==== Supplied material ====

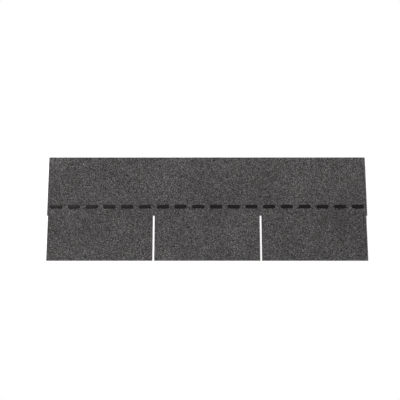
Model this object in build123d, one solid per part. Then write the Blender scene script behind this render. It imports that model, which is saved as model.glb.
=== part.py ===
from build123d import *
import os

# A three-tab asphalt strip shingle, one strip as it is laid on a roof, in millimetres.
#
# The strip lies flat on its back. X runs along the course, Y runs up the slope from the butt edge to the top
# edge, and Z points out of the granule face. The origin is the middle of the back face.
#
# A strip is one sheet: a glass mat coated with asphalt, surfaced with granules and die-cut. Slots cut up from
# the butt edge part the tabs, and half a slot at each end makes a whole one where two strips meet.

# The sheet
strip_length = 1000.0
strip_height = 336.0
strip_thickness = 3.0  # mat, coating and granules together

# The tabs, and the slots that part them
tab_count = 3
exposure = 143.0  # the height of each tab that stays in view once the next course is laid
slot_overrun = 2.0  # how far a slot runs up under the next course
slot_width = 6.0
slot_corner_radius = 1.2

# The self-seal dashes, on the granule face above the slots
nailing_gap = 22.0  # from the slots' closed ends up to the dashes, where the nails go
dashes_per_tab = 6
dash_length = 38.0
dash_width = 12.0
dash_thickness = 0.9
dash_corner_radius = 4.0
dash_bevel = 0.5

# The release film, pressed flush into the back coating
tape_width = 32.0
tape_thickness = 0.1

tab_pitch = strip_length / tab_count
slot_length = exposure + slot_overrun
butt_edge = -strip_height / 2
left_end = -strip_length / 2

dash_pitch = tab_pitch / dashes_per_tab
dash_line = butt_edge + slot_length + nailing_gap + dash_width / 2


def slots():
    """The cut-outs as flat faces: one at each end of every tab, open at the butt edge."""
    blank = Rectangle(slot_width, slot_length, align=(Align.CENTER, Align.MIN))
    closed_end = blank.vertices().group_by(Axis.Y)[-1]
    slot = fillet(closed_end, slot_corner_radius)
    places = [Pos(left_end + i * tab_pitch, butt_edge) for i in range(tab_count + 1)]
    return [place * slot for place in places]


def release_tape():
    """The film, right behind the dashes, because in a pack it lies on those of the strip below."""
    return extrude(Pos(0, dash_line) * Rectangle(strip_length, tape_width), tape_thickness)


def shingle():
    """The die-cut sheet, with the shallow bed that the film makes in its back coating."""
    sheet = extrude(Rectangle(strip_length, strip_height) - slots(), strip_thickness)
    return sheet - release_tape()


def sealant_dash():
    """One dash of sealant as the wheel leaves it: a low pad with rounded corners and a bevelled rim."""
    outline = RectangleRounded(dash_length, dash_width, dash_corner_radius)
    pad = extrude(outline, dash_thickness)
    rim = pad.faces().sort_by(Axis.Z)[-1].edges()
    return chamfer(rim, dash_bevel)


def sealant_dashes():
    """The whole row, centred on the strip, with as many dashes over each tab."""
    dash = sealant_dash()
    count = tab_count * dashes_per_tab
    places = [Pos(left_end + (i + 0.5) * dash_pitch, dash_line, strip_thickness) for i in range(count)]
    return Compound(children=[place * dash for place in places])


os.makedirs("parts", exist_ok=True)
export_step(shingle(), "parts/shingle.step")
export_step(sealant_dashes(), "parts/sealant_dashes.step")
export_step(release_tape(), "parts/release_tape.step")
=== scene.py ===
import math

import bpy
import numpy as np
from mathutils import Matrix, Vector, noise
from mathutils.geometry import delaunay_2d_cdt


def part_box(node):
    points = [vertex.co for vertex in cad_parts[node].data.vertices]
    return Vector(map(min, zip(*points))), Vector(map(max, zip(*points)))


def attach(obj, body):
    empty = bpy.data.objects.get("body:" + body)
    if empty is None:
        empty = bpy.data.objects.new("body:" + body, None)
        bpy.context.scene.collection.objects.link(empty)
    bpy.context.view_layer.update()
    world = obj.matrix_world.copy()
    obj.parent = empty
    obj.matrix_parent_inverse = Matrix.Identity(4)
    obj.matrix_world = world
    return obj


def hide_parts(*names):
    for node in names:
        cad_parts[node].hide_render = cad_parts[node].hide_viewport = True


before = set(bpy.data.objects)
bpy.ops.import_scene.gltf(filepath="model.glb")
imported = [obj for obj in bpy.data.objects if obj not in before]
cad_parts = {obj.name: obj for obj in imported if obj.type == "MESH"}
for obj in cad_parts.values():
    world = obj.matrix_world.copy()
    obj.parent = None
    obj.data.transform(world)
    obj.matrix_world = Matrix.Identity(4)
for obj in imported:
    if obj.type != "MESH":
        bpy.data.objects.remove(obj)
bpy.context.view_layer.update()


# The sheet
# A glass-fibre mat, soaked and coated on both faces with filled asphalt on a running line, then die-cut into
# tabs. The coating stops short of the strip's full thickness, because the stones stand in it.

coating_top = 0.0022
mat_height = 0.0011
mat_thickness = 0.0005
mat_wander = 0.0012  # how far the mat's line strays up and down along a cut
asphalt_colour = (0.0105, 0.0098, 0.0095, 1)


def new_material(name):
    """A material, its node tree, its shader and the object's own coordinates, ready for a pattern."""
    material = bpy.data.materials.new(name)
    material.use_nodes = True
    tree = material.node_tree
    shader = tree.nodes["Principled BSDF"]
    place = tree.nodes.new("ShaderNodeTexCoord").outputs["Object"]
    return material, tree, shader, place


def add(tree, kind, inputs=(), **settings):
    """A new node in a tree. Its inputs are numbers, colours or other nodes' outputs, by name or number."""
    node = tree.nodes.new("ShaderNode" + kind)
    for name, value in settings.items():
        setattr(node, name, value)
    for key, value in dict(inputs).items():
        if isinstance(value, bpy.types.NodeSocket):
            tree.links.new(value, node.inputs[key])
        else:
            node.inputs[key].default_value = value
    return node


def reckon(tree, operation, *values):
    """What a Math node makes of one value or more."""
    return add(tree, "Math", enumerate(values), operation=operation).outputs[0]


def blend_range(tree, value, low, high, to_low=0.0, to_high=1.0):
    """A value taken from one range to another, held at both ends."""
    inputs = {"Value": value, "From Min": low, "From Max": high, "To Min": to_low, "To Max": to_high}
    return add(tree, "MapRange", inputs).outputs["Result"]


def blotches(tree, place, per_metre, detail):
    """Soft random blotches with finer ones in them."""
    return add(tree, "TexNoise", {"Vector": place, "Scale": per_metre, "Detail": detail}).outputs["Fac"]


def grey(value):
    """A plain grey."""
    return (value, value, value, 1)


def ramp(tree, factor, stops, interpolation="LINEAR"):
    """A colour ramp over a factor, from (position, colour) pairs."""
    node = add(tree, "ValToRGB", {"Fac": factor})
    node.color_ramp.interpolation = interpolation
    elements = node.color_ramp.elements
    while len(elements) < len(stops):
        elements.new(1)
    for element, (position, colour) in zip(elements, stops):
        element.position = position
        element.color = colour
    return node.outputs["Color"]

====

**Problem to solve**. Copy out exactly the lines from the one with "count = tab_count * dashes_per_tab" through the one with "before = set(bpy.data.objects)", counting both ends, and no other lines.

**Response to this task**.
    count = tab_count * dashes_per_tab
    places = [Pos(left_end + (i + 0.5) * dash_pitch, dash_line, strip_thickness) for i in range(count)]
    return Compound(children=[place * dash for place in places])


os.makedirs("parts", exist_ok=True)
export_step(shingle(), "parts/shingle.step")
export_step(sealant_dashes(), "parts/sealant_dashes.step")
export_step(release_tape(), "parts/release_tape.step")
=== scene.py ===
import math

import bpy
import numpy as np
from mathutils import Matrix, Vector, noise
from mathutils.geometry import delaunay_2d_cdt


def part_box(node):
    points = [vertex.co for vertex in cad_parts[node].data.vertices]
    return Vector(map(min, zip(*points))), Vector(map(max, zip(*points)))


def attach(obj, body):
    empty = bpy.data.objects.get("body:" + body)
    if empty is None:
        empty = bpy.data.objects.new("body:" + body, None)
        bpy.context.scene.collection.objects.link(empty)
    bpy.context.view_layer.update()
    world = obj.matrix_world.copy()
    obj.parent = empty
    obj.matrix_parent_inverse = Matrix.Identity(4)
    obj.matrix_world = world
    return obj


def hide_parts(*names):
    for node in names:
        cad_parts[node].hide_render = cad_parts[node].hide_viewport = True


before = set(bpy.data.objects)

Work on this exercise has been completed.